Moritz led the College of Nursing through many changes, challenges
AURORA, Colo. – On Friday afternoon, nearly 300 administrators, community leaders, faculty, staff and students streamed onto the rooftop garden of the Anschutz Health and Wellness Center to celebrate the career and leadership of Patricia Moritz, PhD, RN, FAAN, as dean of the College of Nursing.
A short program included remarks by Provost Roderick Nairn, PhD; Richard Krugman, MD, vice chancellor for health affairs and dean of the School of Medicine; David Olds, PhD, founder of the Nurse Family Partnership Program and professor of pediatrics, psychiatry and nursing; Amy Barton, PhD, associate dean for clinical and community affairs at the College of Nursing; Kate Bent, PhD, NIH chief of the Center for Scientific Review; and Karen Marks, assistant to the dean. Undergraduate student M.J. Gani thanked the dean for her leadership and presented her with a poster signed by many of the students.

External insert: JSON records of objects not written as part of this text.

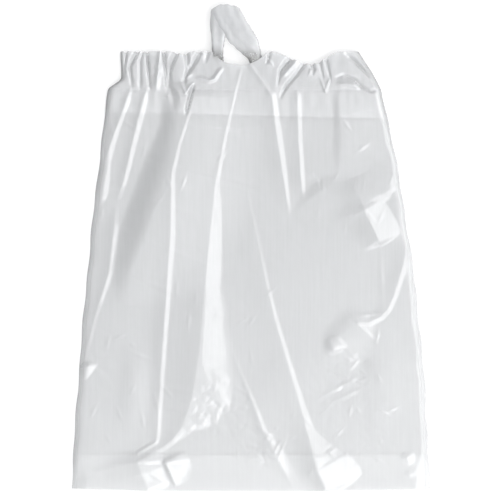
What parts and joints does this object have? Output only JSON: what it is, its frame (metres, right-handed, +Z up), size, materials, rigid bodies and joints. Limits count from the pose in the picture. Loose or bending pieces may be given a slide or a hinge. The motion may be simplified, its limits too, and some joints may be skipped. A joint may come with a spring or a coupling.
{
  "type": "draw-tape plastic bag",
  "caption": "Translucent white plastic bag laid flat, its hem gathered on a draw tape that comes out of a scoop at the top as two carrying loops, with a gusseted bottom.",
  "frame": {"origin": "under the middle of the bag's box, on the surface the back panel lies on", "axes": "+X to the right across the bag, +Y from the bottom fold to the mouth and loops, +Z up out of the front panel"},
  "size_m": [0.457, 0.617, 0.017],
  "materials": {
    "film": "milky translucent blown film, slightly glossy",
    "hem_film": "doubled milky film, slightly glossy",
    "gusset_film": "folded milky film, slightly glossy",
    "weld": "pressed, clearer weld line",
    "tape": "stiffer creased milky tape, glossy"
  },
  "bodies": {
    "back": {"back_panel": "film", "back_hem_flap": "hem_film", "back_hem_weld": "weld", "back_tape_left_run": "tape", "back_tape_right_run": "tape", "back_left_tape_anchor": "weld", "back_right_tape_anchor": "weld"},
    "seams": {"left_side_seam": "weld", "right_side_seam": "weld", "back_gusset_leaf": "gusset_film", "front_gusset_leaf": "gusset_film"},
    "front": {"front_panel": "film", "front_hem_flap": "hem_film", "front_hem_weld": "weld", "front_tape_left_run": "tape", "front_tape_right_run": "tape", "front_left_tape_anchor": "weld", "front_right_tape_anchor": "weld"},
    "front_loop_legs": {"front_tape_left_leg": "tape", "front_tape_right_leg": "tape"},
    "front_loop_bend": {"front_tape_bight": "tape"},
    "back_loop_legs": {"back_tape_left_leg": "tape", "back_tape_right_leg": "tape"},
    "back_loop_bend": {"back_tape_bight": "tape"}
  },
  "joints": [
    {"name": "mouth_open", "type": "hinge", "parent": "back", "child": "seams", "pos_m": [0, -0.3085, 0.001], "axis": [1, 0, 0], "range_deg": [0, 6.5]},
    {"name": "front_lift", "type": "hinge", "parent": "seams", "child": "front", "pos_m": [0, -0.3085, 0.016], "axis": [1, 0, 0], "range_deg": [0, 6.5]},
    {"name": "front_loop_swing", "type": "hinge", "parent": "front", "child": "front_loop_legs", "pos_m": [-0.017, 0.252, 0.0145], "axis": [1, 0, 0], "range_deg": [0, 100]},
    {"name": "front_tape_pull", "type": "slide", "parent": "front_loop_legs", "child": "front_loop_bend", "axis": [0, 1, 0], "range_m": [-0.008, 0.03]},
    {"name": "back_loop_swing", "type": "hinge", "parent": "back", "child": "back_loop_legs", "pos_m": [-0.017, 0.2565, 0.0015], "axis": [1, 0, 0], "range_deg": [0, 90]},
    {"name": "back_tape_pull", "type": "slide", "parent": "back_loop_legs", "child": "back_loop_bend", "axis": [0, 1, 0], "range_m": [-0.004, 0.03]}
  ],
  "couplings": [
    {"joint": "front_lift", "follows": "mouth_open", "ratio": 1},
    {"joint": "back_loop_swing", "follows": "front_loop_swing", "ratio": 0.9}
  ]
}
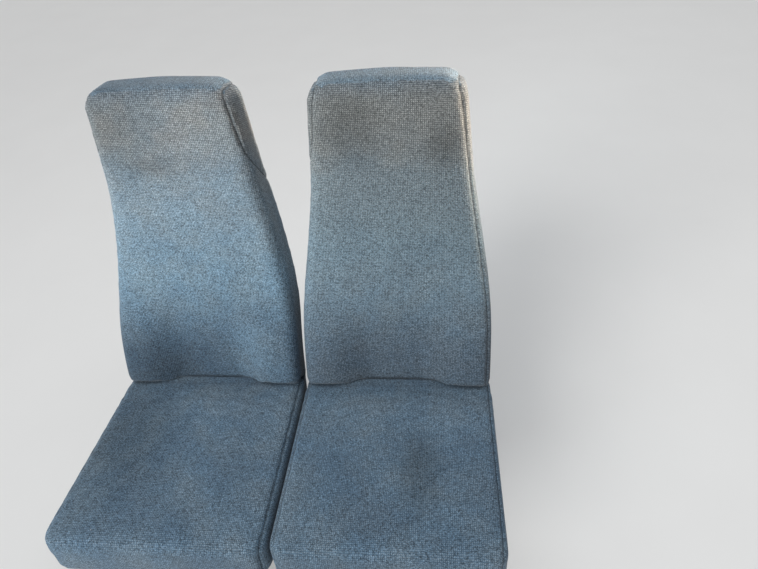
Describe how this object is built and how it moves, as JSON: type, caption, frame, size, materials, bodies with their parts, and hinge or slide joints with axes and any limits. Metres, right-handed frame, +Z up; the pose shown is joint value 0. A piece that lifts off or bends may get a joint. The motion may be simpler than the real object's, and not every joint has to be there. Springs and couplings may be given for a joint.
{
  "type": "minibus passenger seat",
  "caption": "High-back upholstered minibus passenger seat for two people side by side, on a floor-bolted steel frame with pedestal legs.",
  "frame": {"origin": "on the floor, at the middle of the four floor bolt holes", "axes": "+X across the seats, to the sitter's left; +Y towards the rear of the seats; +Z up"},
  "size_m": [0.884, 0.7061, 1.0666],
  "materials": {
    "seat_fabric": "woven slate blue cloth with a small off-white dot in a square grid",
    "back_panel": "grained dark grey panel",
    "frame_steel": "satin black powder coat",
    "plug_plastic": "black moulded plastic"
  },
  "bodies": {
    "root": {"seat_cushion_left": "seat_fabric", "seat_cushion_right": "seat_fabric", "seat_back_left": "seat_fabric", "seat_back_right": "seat_fabric", "back_panel_left": "back_panel", "back_panel_right": "back_panel", "cushion_pan_left": "frame_steel", "cushion_pan_right": "frame_steel", "back_plate_left_left": "frame_steel", "back_plate_left_right": "frame_steel", "back_plate_right_left": "frame_steel", "back_plate_right_right": "frame_steel", "front_cross_tube": "frame_steel", "rear_cross_tube": "frame_steel", "tube_plugs": "plug_plastic", "saddle_left": "frame_steel", "saddle_right": "frame_steel", "leg_left": "frame_steel", "leg_right": "frame_steel", "foot_left": "frame_steel", "foot_right": "frame_steel"}
  },
  "joints": []
}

Moritz formally joined the faculty in 1996 after holding visiting positions at the University of Maryland, Johns Hopkins, and the University of Pennsylvania. She was a scientist and administrator at the National Institutes of Health in the National Institute of Nursing Research. As head of one of the three science branches, she directed nursing systems research and collaborated with other institutions — the Human Genome Center, National Library of Medicine and the Agency for Healthcare Research and Quality — on collaborative initiatives specific to their missions. Among these were clinical bioethics, health care informatics, long-term care, outcomes of care, and the development of innovative clinical care models.
Moritz first came to the CU School of Nursing in 1992 as a visiting assistant/associate professor adjoint. In 1996, she became director of the Center for Nursing Research and associate dean for research. Three years later she was named director of the National Center for Children, Families and Communities. Moritz was named interim dean in 2001 and, subsequently, dean and professor in July 2002.
During her tenure as dean, Moritz was instrumental in the move from the Ninth Avenue (Health Sciences Center) campus to the Anschutz Medical Campus in 2007; the School of Nursing name change to the College of Nursing; development of the doctorate of nursing practice degree (DNP); creation of the Integrated Nursing Pathway Program with two colleges (CCA and CCD) in the community college system; implementation of a new BS and PhD curricula, and numerous accreditation and program reviews. She also led the college out of financially difficult times in the past, and providing financial stability today that well positions the college for the future.
Chancellor Don Elliman awarded Moritz the title of professor emerita effective Sept. 1. She retires at the end of August.